I can’t overstate the importance of designing your cross-system communication to be idempotent. If you care about ensuring Exactly Once, each step of your process has to be either transactional or idempotent, or you’ll be screwed. It’s interesting to note that you have to be transactional *OR* idempotent, but not both. You can chain together multiple steps in long business process, across multiple disparate systems, but as long as each step is either transactional or idempotent, you can guarantee Exactly Once across the entire process. In other words:

Transactional/Exactly Once == Idempotent/At Least Once

This implies that you can substitute an idempotent operation for a transactional operation, and still ensure Exactly Once.

Let’s look at an example. Typically you ensure Exactly Once processing with MSMQ by receiving messages within the scope of a transaction along with whatever other work you’re doing. But what if you can’t use a transactional receive, say because it’s a remote queue? What would an idempotent equivalent for transactional receive look like?

How about:

  1. Peek a message from the remote queue
  2. Insert the message into the target system database, using the unique MSMQ Message ID as the primary key
  3. Remove the message from the queue by ID

Each of those steps is idempotent. Peek is a read, which is naturally idempotent. Inserting the message into the database is idempotent, since we use the message ID as the primary key. As long as that ID is unique, we can never insert it into the database more than once. Finally, removing a message based on it’s unique ID is also naturally idempotent. Once the message is in the target system database, we can use traditional transactions to ensure it gets processed Exactly Once.
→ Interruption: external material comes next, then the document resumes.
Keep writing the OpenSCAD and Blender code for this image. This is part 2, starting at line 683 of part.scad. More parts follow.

So we took a single transactional operation and turned it into a series of idempotent steps. Both ensure each message is processed Exactly Once. Given the choice, I’d rather write the transactional operation – it’s much less code since we’re we can use existing infrastructure – aka the distributed transaction coordinator. But if the transactional infrastructure isn’t available, I’d rather write multiple idempotent steps and ensure Exactly Once rather than risk losing or duplicating messages.
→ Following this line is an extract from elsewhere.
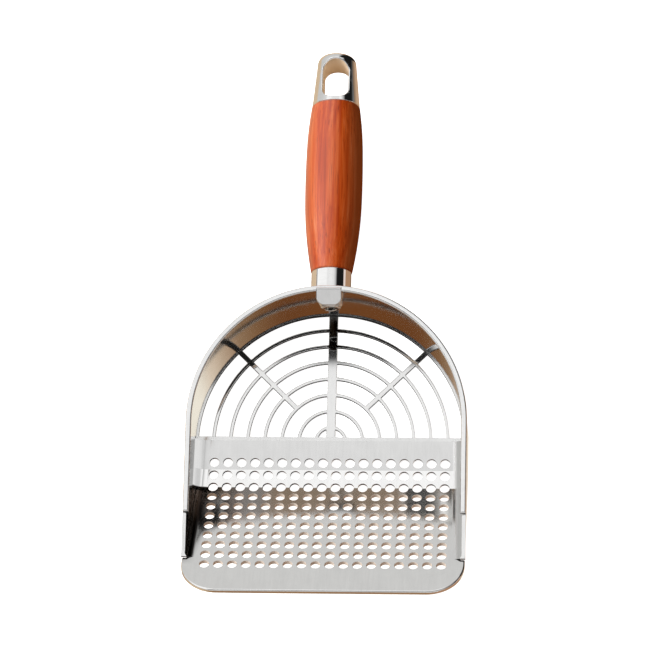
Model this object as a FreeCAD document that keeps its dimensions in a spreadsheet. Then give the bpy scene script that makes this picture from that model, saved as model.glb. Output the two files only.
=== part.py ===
import FreeCAD, Part
import math
import os
import Sketcher
from FreeCAD import Placement, Rotation, Vector

# Hand scoop for sifting sand: stainless sieve head, turned wooden grip.
# Frame: +Z up, +Y towards the grip, X across; the head stands on z = 0 and
# the origin is the common centre of the grille arcs.

DIMENSIONS = {
    "sheet": 1.2,             # thickness of wall, grille and flanges
    "pan_floor": 2.2,         # the pan's perforated floor is heavier
    "wall_radius": 73.15,     # inside of the round back wall
    "wall_top": 43.8,         # height of the wall's top edge at the very back
    "wall_top_front": 36.2,   # height of that edge where the wall band stops
    "wall_front": 50.0,       # the wall band stops this far in front of the centre
    "bead_width": 3.2,        # rounded bead along the wall's top edge
    "bead_height": 2.6,
    "bead_overhang": 0.75,    # how far the bead stands proud of the inside
    "pan_half_width": 75.6,   # outside of the pan's side flanges
    "crease_front": 17.0,     # slight crease in the pan's first slope
    "crease_height": 3.9,
    "bend_front": 27.7,       # bend line of the pan, in front of the centre
    "bend_height": 6.5,       # upper surface of the pan at the bend
    "front_slope": 30.7,      # slope of the front plate in degrees
    "flange_front": 74.3,     # the side flanges stop here
    "flange_end_height": 35.4,
    "flange_hem": 2.1,        # folded edge on top of the flanges
    "lip_reach": 78.6,        # bend to lip, measured along the front plate
    "corner_radius": 20.0,    # rounded front corners
    "lip_rounding": 0.9,
    "seam_width": 2.2,        # pan's back strip that lies on the grille
    "hole_diameter": 5.3,
    "hole_pitch": 7.4,
    "arc_first": 8.1,         # radius of the smallest grille arc
    "arc_pitch": 9.32,
    "arc_width": 1.8,
    "foot_step": 0.85,        # foot ring showing on the inside of the wall
    "middle_rib": 5.0,
    "side_rib": 2.7,
    "axis_height": 27.5,      # height of the grip's axis
    "rod_diameter": 8.0,
    "nut_diameter": 13.0,
    "nut_reach": 5.8,
    "tongue_width": 13.9,
    "tongue_thickness": 2.2,
    "ferrule_diameter": 22.0,
    "grip_start": 88.2,
    "grip_end": 185.2,
    "grip_start_diameter": 22.7,
    "grip_diameter": 31.7,
    "grip_end_diameter": 26.8,
    "cap_diameter": 26.4,
    "cap_top_diameter": 21.6,
    "cap_top": 216.0,
    "slot_width": 14.0,
    "slot_start": 187.9,
    "slot_end": 210.8,
    "spigot_diameter": 14.0,
}
HOLE_COLUMNS = 18
PLATE_ROWS = 8
RISER_ROWS = 3
ARCS = 7
TONGUE_DIP = 29.0             # degrees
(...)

I’ve got more on this topic, but in the meantime think about this: How do you think durable messaging infrastructure like MSMQ ensures exactly once delivery? You can use that pattern, even if you’re not using durable messaging infrastructure.

Morning Coffee 122

  • Sorry for the posting lag. Had a few technical difficulties around here. In the process of moving hosts, so expect more glitches.
  • My talk at the p&p Summit on Monday went really well. At least, it felt good and the applause at the end felt genuine. I recorded the audio on my laptop, so I’ll be posting a Silverlight version as soon as I figure out how to adjust the levels so their somewhat consistent. Paraesthesia and #2872 have reactions.
  • Speaking of the p&p Summit, Scott Hanselman posted his ASP.NET MVC demo from his talk. Said ASP.NET MVC bits aren’t available yet, so you can’t, you know, run the demo for yourself. But at least you can review what the ASP.NET MVC code will look like.
  • I stopped by the SOA/BPM conference last week and saw Jon, Sam and Jesus among others. Spent quite a bit of time talking to Sam and his Neudesic colleagues about this “physically distributed/logically centralized” approach that I think is hogwash. It sounds to me like Neudesic approach is really federated not centralized, though I’m not sure David Pallmann would agree. Federated makes much more sense to me than centralized.
  • Nick Malik continues his series on SOA Business Operations Model. I especially like his point that this isn’t a series of choices, you need to “look at your company and try to understand which model the business has selected.”
  • The first CTP of PowerShell 2.0 is out! Check out what’s new on the PowerShell team blog and Jeffrey Snover’s TechEd Presentation. (via Sam Gentile)
  • Soma announced updates to VC++ coming next year, including TR1 support and a “major” MFC upgrade to support creating native apps that look like Office, IE or VS. I get supporting TR1, but the idea that people are clamoring for MFC updates is kinda surprising. Many years ago when I first came to MSFT, a friend asked “But don’t you hate Microsoft?” to which I responded “No, I just hate MFC”. Obviously, not everyone agrees with that sentiment.
  • Steve Vinoski thinks there’s no hope for IT. Funny, I keep agreeing with Steve’s overall point but disagreeing with his reasoning. I still don’t buy the serendipity argument. I like compiled languages. And I think he’s overstating the amount of “real, useful guidance” for REST floating around. Basically, there’s “the book“.
  • In widely reported news, Windows Live launched their next generation services. Don’t bother with the press release, just go to the new WL home page.
  • Speaking of WL, Dare Obasanjo points to the Live Data Interactive SDK page where you can experiment with the WL Contacts REST API. It gives you a good sense of how the Web3S protocol works. Pretty well, IMO. However, how come WL Contacts Schema doesn’t include some type of update timestamp for sync purposes? If you wanted to build say a Outlook to WL Contacts sync engine, you’d have to download the entire address book and grovel thru it for changes every sync.
  • Speaking of Web3S, I’d love to see some info on how one might implement a service using Web3S. Yaron Goland positions Web3S as an alternative to APP that WL developed because they “couldn’t make APP work in any sane way for our scenarios”. I’m sure other folks have similar scenarios.